Task directions: Reproduce the material exactly, omitting nothing.

Supplied data:
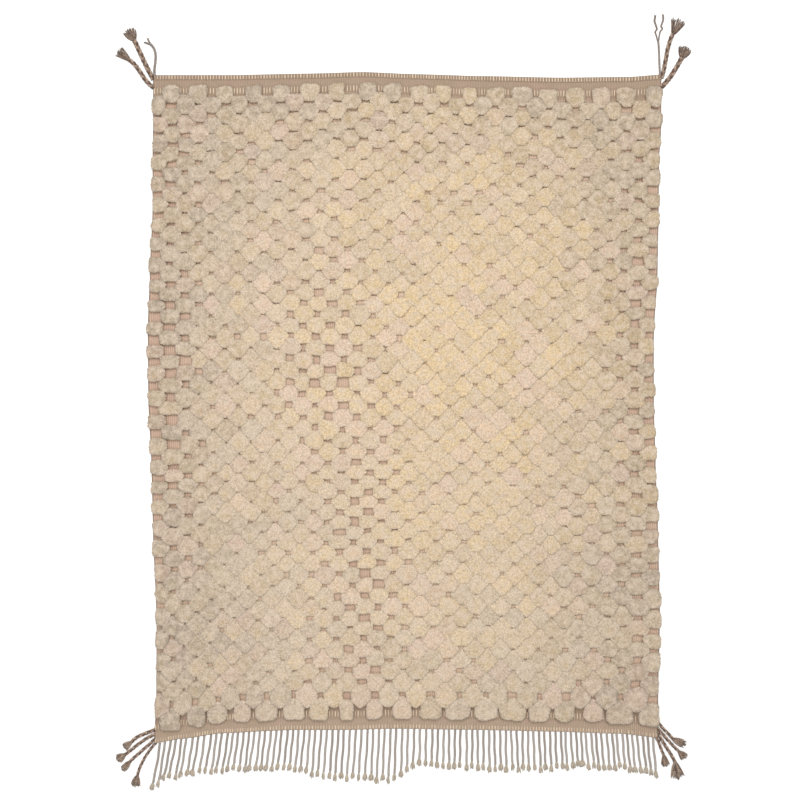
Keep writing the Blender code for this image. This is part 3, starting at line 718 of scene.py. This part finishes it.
def tuft_reach(column, row):
    """How far a tuft would reach to its right, left, top and bottom without its neighbours."""
    wide, long = cell_size(column, row)
    uneven = 1 + TUFT_UNEVEN * scatter(column + 0.3, row)
    right = wide / 2 + np.where(column < COLUMNS - 1, cover(column + 1, row)[0], SIDE_REACH)
    left = wide / 2 + np.where(column > 0, cover(column - 1, row)[1], SIDE_REACH)
    bottom = long / 2 + np.where(row < ROWS - 1, cover(column, row + 1)[2], END_REACH)
    top = long / 2 + np.where(row > 0, cover(column, row - 1)[3], END_REACH)
    return right * uneven, left * uneven, top * uneven, bottom * uneven


def tuft_middle(column, row):
    across, along = shares(column, row)
    x = column_x(across, along) + TUFT_STRAY * scatter(column, row + 0.1)
    y = row_y(across, along) + TUFT_STRAY * scatter(column + 0.1, row)
    return x, y


def press(facing, room):
    """What a border takes off the tufts' reach, from how squarely each direction faces it."""
    return np.where(facing > TINY, room / np.maximum(facing, TINY), FAR_AWAY) ** -PRESS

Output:
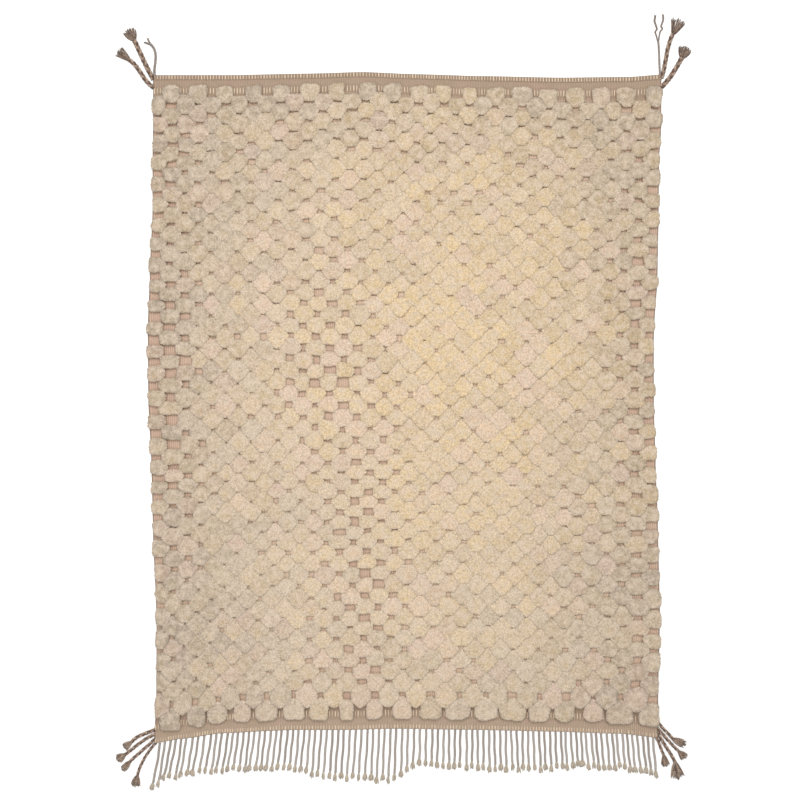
Keep writing the Blender code for this image. This is part 3, starting at line 718 of scene.py. This part finishes it.
def tuft_reach(column, row):
    """How far a tuft would reach to its right, left, top and bottom without its neighbours."""
    wide, long = cell_size(column, row)
    uneven = 1 + TUFT_UNEVEN * scatter(column + 0.3, row)
    right = wide / 2 + np.where(column < COLUMNS - 1, cover(column + 1, row)[0], SIDE_REACH)
    left = wide / 2 + np.where(column > 0, cover(column - 1, row)[1], SIDE_REACH)
    bottom = long / 2 + np.where(row < ROWS - 1, cover(column, row + 1)[2], END_REACH)
    top = long / 2 + np.where(row > 0, cover(column, row - 1)[3], END_REACH)
    return right * uneven, left * uneven, top * uneven, bottom * uneven


def tuft_middle(column, row):
    across, along = shares(column, row)
    x = column_x(across, along) + TUFT_STRAY * scatter(column, row + 0.1)
    y = row_y(across, along) + TUFT_STRAY * scatter(column + 0.1, row)
    return x, y


def press(facing, room):
    """What a border takes off the tufts' reach, from how squarely each direction faces it."""
    return np.where(facing > TINY, room / np.maximum(facing, TINY), FAR_AWAY) ** -PRESS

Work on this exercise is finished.